Les bétons et la construction écologique
Qu’est-ce que le béton? Pourquoi est-il décrié? Pourquoi ne peut-on pas s’en passer? Cet article présente les généralités sur ce matériau phare de la construction et appuie sur son empreinte écologique non négligeable
Aussi décrié qu’aimé, le béton est l’un des matériaux de construction les plus utilisés, si ce n’est le plus utilisé dans le monde. Utilisé par les architectes et les ingénieurs, surtout depuis le XX siècle, ce matériau a permis de sortir de terre certains des principaux ouvrages de main d’homme. On peut notamment citer le Viaduc de Millau (viaduc le plus haut du monde), la tour Burj Khalifa (la tour la plus haute du monde) ou encore le canal de Panama. Ce matériau permet aux architectes et aux ingénieurs de battre tous les records, mais aussi d’assumer une certaine esthétique. Des architectes comme Oscar Niemeyer ou Le Corbusier l’ont ainsi adopté (1). La villa Savoye ou le musée d’art contemporain de Niteroi sont d’ailleurs d’illustres exemples sur l’esthétisme du béton.

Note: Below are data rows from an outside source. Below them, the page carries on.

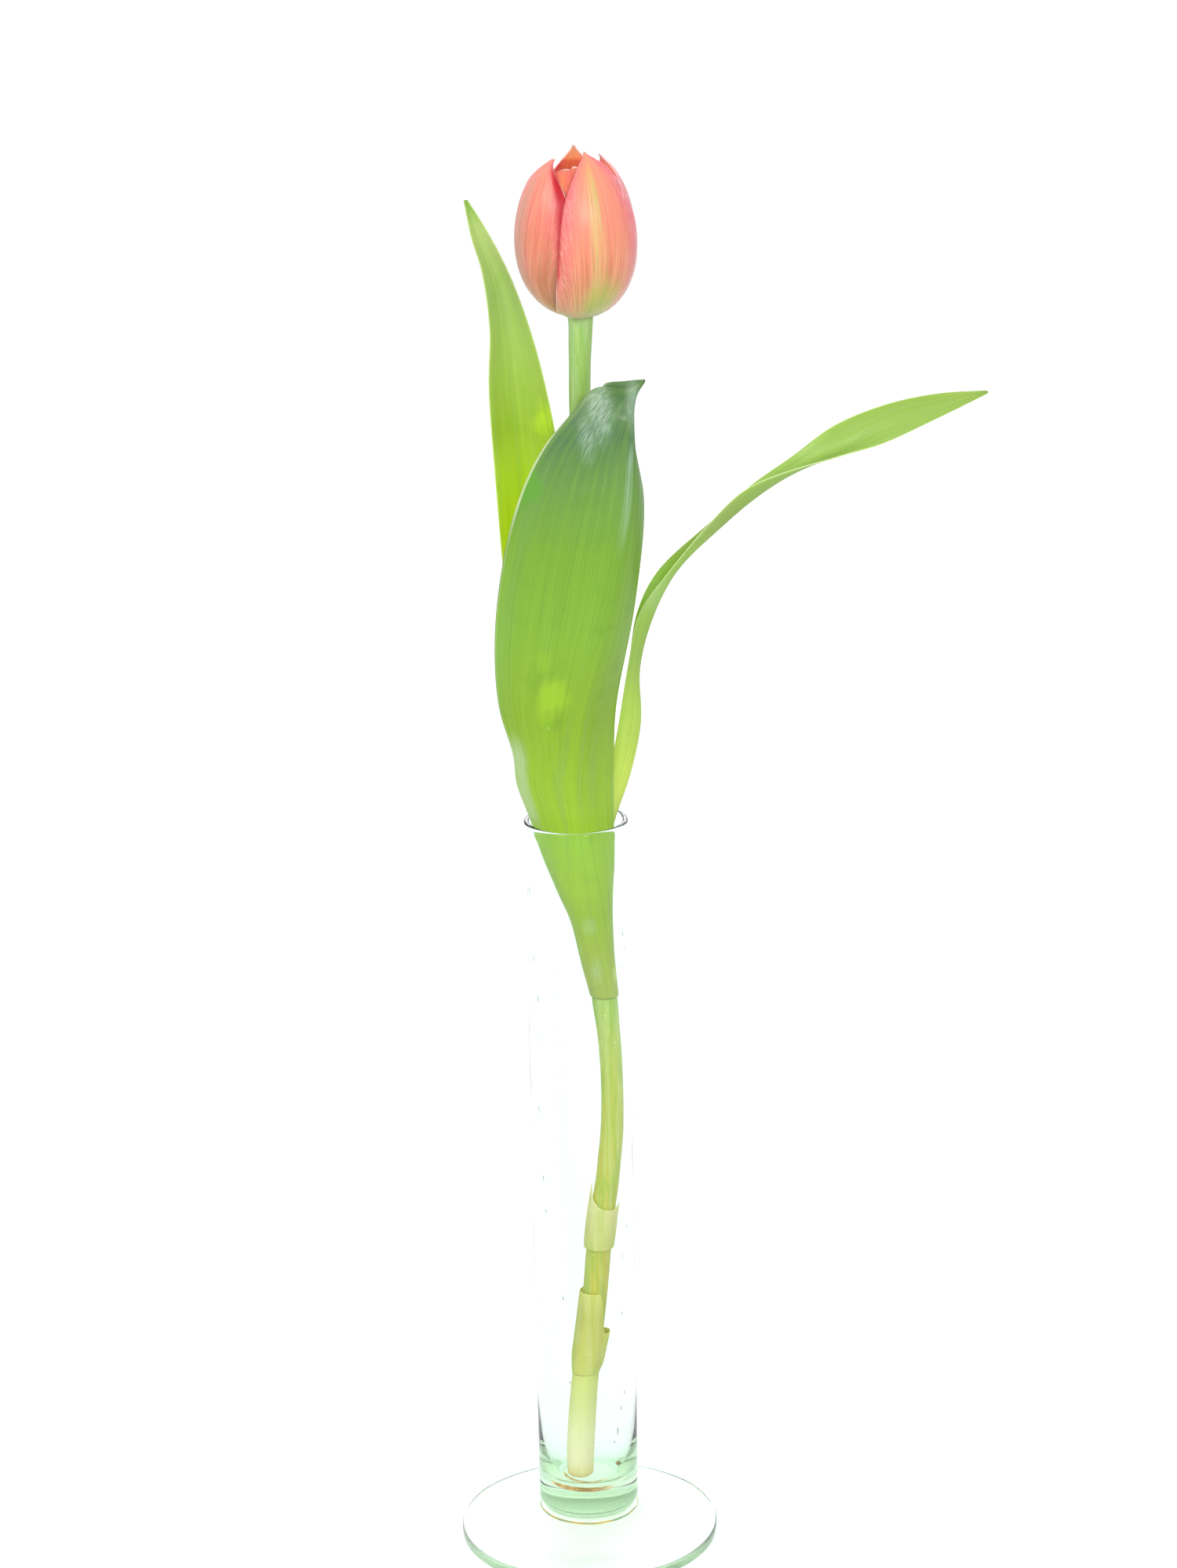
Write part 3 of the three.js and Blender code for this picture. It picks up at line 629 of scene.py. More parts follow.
def film(name, radii, z, bearings, thick, material):
    """A dried film on a ring-shaped stretch of the glass, between two radii and two bearings, at
    the height z(radius). It tapers to both ends."""
    def place(s, t):
        bearing = math.radians(blend(*bearings, (s + 1) / 2))
        taper = math.sin(math.pi * (s + 1) / 2) ** 0.5 if abs(s) < 1 else 0.0
        reach = blend(*radii, 0.5 + (t - 0.5) * max(taper, 0.06))
        reach += 0.35 * noise.noise(Vector((bearing * 4, t * 2, 3.0)))
        return reach * math.sin(bearing), -reach * math.cos(bearing), z(reach)

    piece = blade(10, 48, place, lambda s, t: 0.0, lambda s, t: thick)
    return finished(piece, name, material, "sheath")


def crumb():
    """A crumb of dried plant matter, stuck low on the tube's inner wall."""
    reach, height = 15.4, 33.5
    turn = math.radians(44)
    fresh()
    bpy.ops.mesh.primitive_ico_sphere_add(subdivisions=3, radius=0.8 * MM)
    piece = bpy.context.object
    for vertex in piece.data.vertices:
        lump = 1 + 0.45 * noise.noise(vertex.co / (0.7 * MM))
        x, y, z = vertex.co * lump
        wide, deep = x * 1.3, y * 0.45 - reach * MM
        vertex.co = (wide * math.cos(turn) - deep * math.sin(turn),
                     wide * math.sin(turn) + deep * math.cos(turn), z + height * MM)
    matter = small_matter("dried_plant_crumb", "#4E5A2C", "#B8763E", 0.6, 0.9)
    return finished(piece, "wall_crumb", matter, "sheath")


# The stem, the leaves and the sheaths

# The stem's levels, from its cut end up: its centre's x, y and z, and its radius.
STEM = [
    [-3.4, 0, FLOOR_HEIGHT + 0.3, 5.3], [-3.1, 0, 32, 5.45], [-2.0, 0, 49, 5.35], [-0.6, 0, 65, 5.1],
    [1.6, 0.2, 82, 4.85], [3.9, 0.3, 101, 4.75], [5.8, 0.6, 121, 4.7], [7.3, 0.8, 133, 4.6],
    [8.9, 1, 143, 4.5], [10.1, 1, 153, 4.4], [11.3, 1, 165, 4.35], [11.7, 1, 178, 4.25],
    [11.5, 1, 192, 4.25], [10.7, 1, 204.5, 4.35], [9.9, 1, 213, 4.7], [9.5, 1, 217, 4.85],
    [9.1, 1, 222, 4.5], [7.8, 1, 234, 4.1], [6.8, 1, 248, 4.05], [6.3, 1, 270, 4.05],
    [6.0, 1, 300, 4.15], [5.5, 0.8, 350, 4.05], [4.8, 0.4, 400, 3.95], [4.4, 0.1, 447, 3.85],
    [4.7, 0, 460, 3.95], [5.1, 0, 471, 4.3], [5.1, 0, 475, 4.6], [4.9, 0, 482, 4.5],
    [4.8, 0, 485, 3.9], [4.75, 0, 486, 3.2],
]


def stem_at(z):
    """The stem's centre and radius at a height."""
    upper = next((k for k, level in enumerate(STEM) if level[2] >= z and k), len(STEM) - 1)
    low, high = STEM[upper - 1], STEM[upper]
    share = (z - low[2]) / (high[2] - low[2])
    centre = spline([level[:3] for level in STEM], (upper - 1 + share) / (len(STEM) - 1))
    return centre[0], centre[1], blend(low[3], high[3], share)


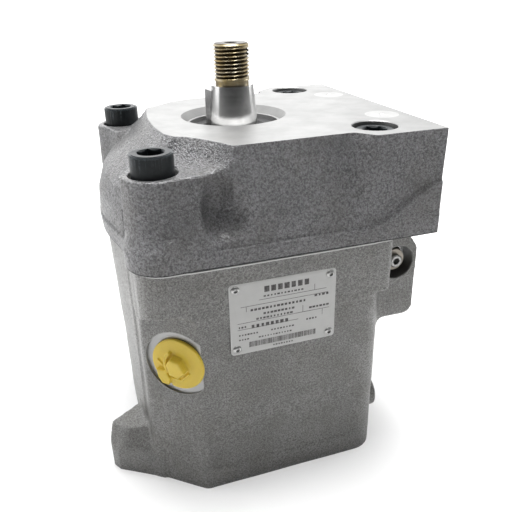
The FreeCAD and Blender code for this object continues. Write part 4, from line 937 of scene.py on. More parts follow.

Si le béton est si utilisé dans le domaine de la construction, c’est pour les avantages de taille dont il dispose. Tout d’abord, sa résistance en compression est impressionnante (de 20–40 mégapascals (MPa pour les bétons classiques) et lui permet d’être un matériau de choix pour les principales constructions (2). Facile et rapide à mettre en œuvre, le béton est aisé à manipuler et reste un matériau peu onéreux. En effet, le béton est constitué de matières premières naturelles très répandues (calcaire, gypse). Sa durabilité de plusieurs décennies est aussi à souligner, avec une bonne résistance au feu et à la corrosion (3). Ces principales caractéristiques peuvent expliquer son utilisation à grande échelle dans la construction (sous forme de béton armé ou de béton précontraint), notamment pour les reconstructions d’après guerre comme pour la ville du Havre. Celles-ci ont nécessité de réaliser des bâtiments très rapidement à bas coup : le béton y était le matériau roi . De nos jours, on considère que près de 3 000 millions de tonnes de ciment sont produites chaque année dans le monde, avec une large proportion produite par la Chine (4). Le ciment n’étant qu’un des constituants du béton (12–15% en masse), on imagine aisément la quantité astronomique de béton produite par an. Ses propriétés versatiles (prend la forme du moule) et la création de béton ultra-performant qui assure une résistance à la compression de 100 MPa, permettent de réaliser des chefs-d’œuvre architecturaux.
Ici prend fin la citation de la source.